Even though Hazel grew up and lived in downtown Charleston, Sunday always meant visiting the Sullivan’s Island house. It still does. It’s where they go to celebrate and where they grieve, remember, and honor their grandmother Maggie’s wish.
“She begged us to save the house,” says Hazel, the oldest of six children and relatives of A.P. and Maggie Jones who have gathered at the house through the years, including 33 grandchildren and 70 great-grandchildren. “We want to share the experience. It creates a stronger family having this common bond. It gives every family member and every cousin – from aunts and uncles who have died to cousins in Seattle, New York, California, and everywhere in between – a magnetic North. This is the place they can come and be ‘home.’ That sense of belonging and wholeness is the value of the house and the property – it’s not a monetary value.”
- Hazel was the official photographer for the first Spoleto Festival, in 1977. With no photography experience, she bought a Canon 35mm and took photos for that first festival to help generate interest in future Spoletos. She recalled looking through the viewer of the camera. Her mind said “Click. I can do this.”
- Hazel earned a bachelor of arts in mathematics from Marymount College in Tarrytown, New York, and a master of education in counseling from The Citadel. She also studied studio art at the College of Charleston.
- Andrea Hazel’s grandfather, Allen Perry Jones, a carpenter, built the house around 1905. He worked on many houses on the island, including some in Fort Moultrie.
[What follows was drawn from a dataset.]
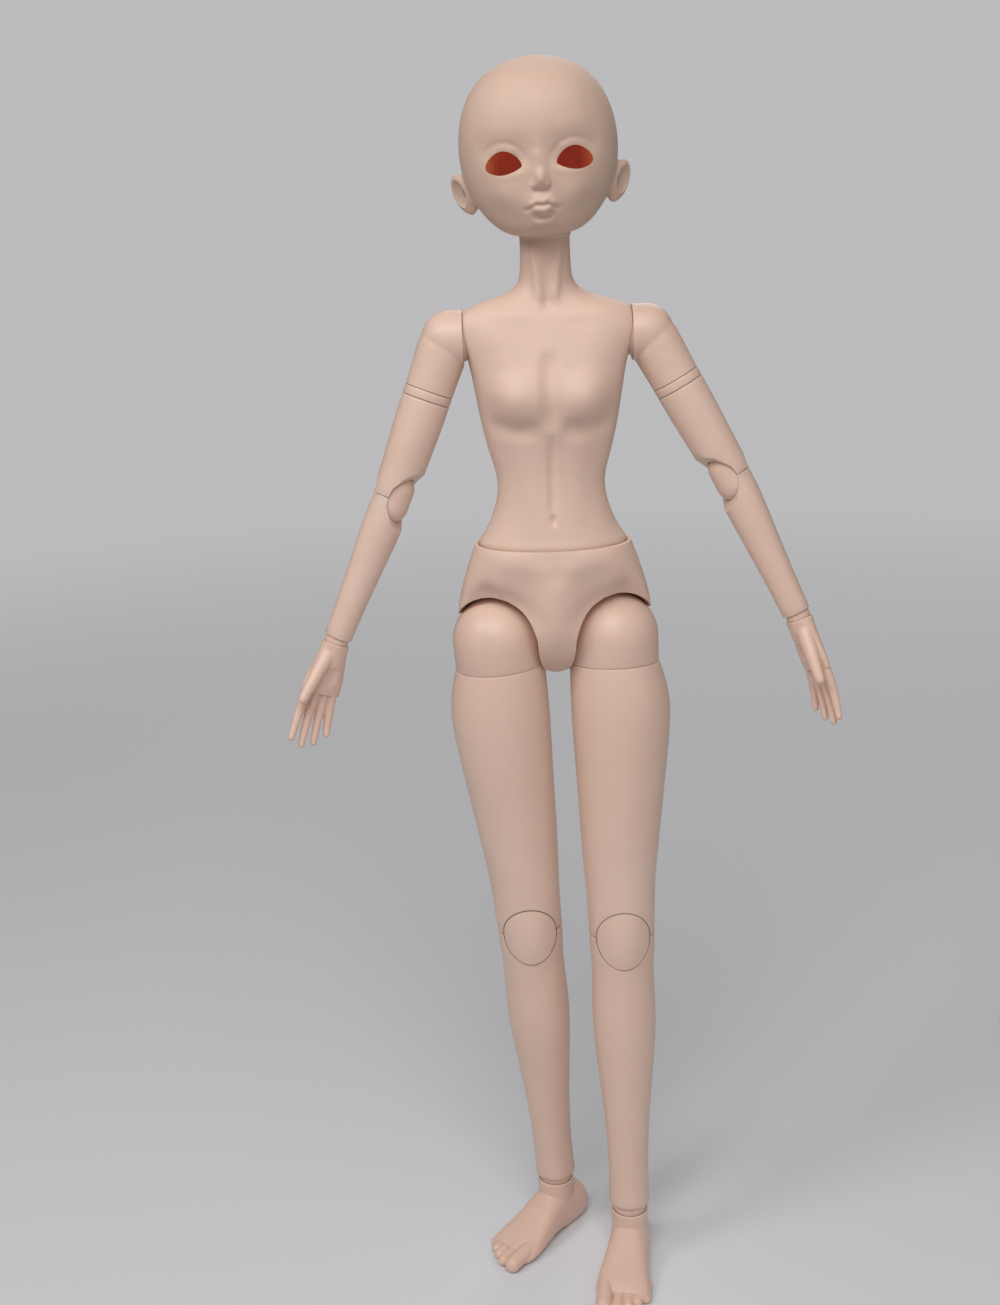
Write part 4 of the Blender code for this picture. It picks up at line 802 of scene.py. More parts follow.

Jones had been a soldier in the Spanish American War.
- Her most recent exhibit, The Way It Was – in 1963 features paintings of homes in the downtown neighborhood of her youth. Many of the paintings were drawn from photos she discovered in the South Carolina Digital Library archives, taken when engineers were making plans to design and build the Crosstown Expressway. Dozens of Black family homes were demolished when the Crosstown was built and only existed in memories until Hazel brought them back to life with her ink and watercolor collection.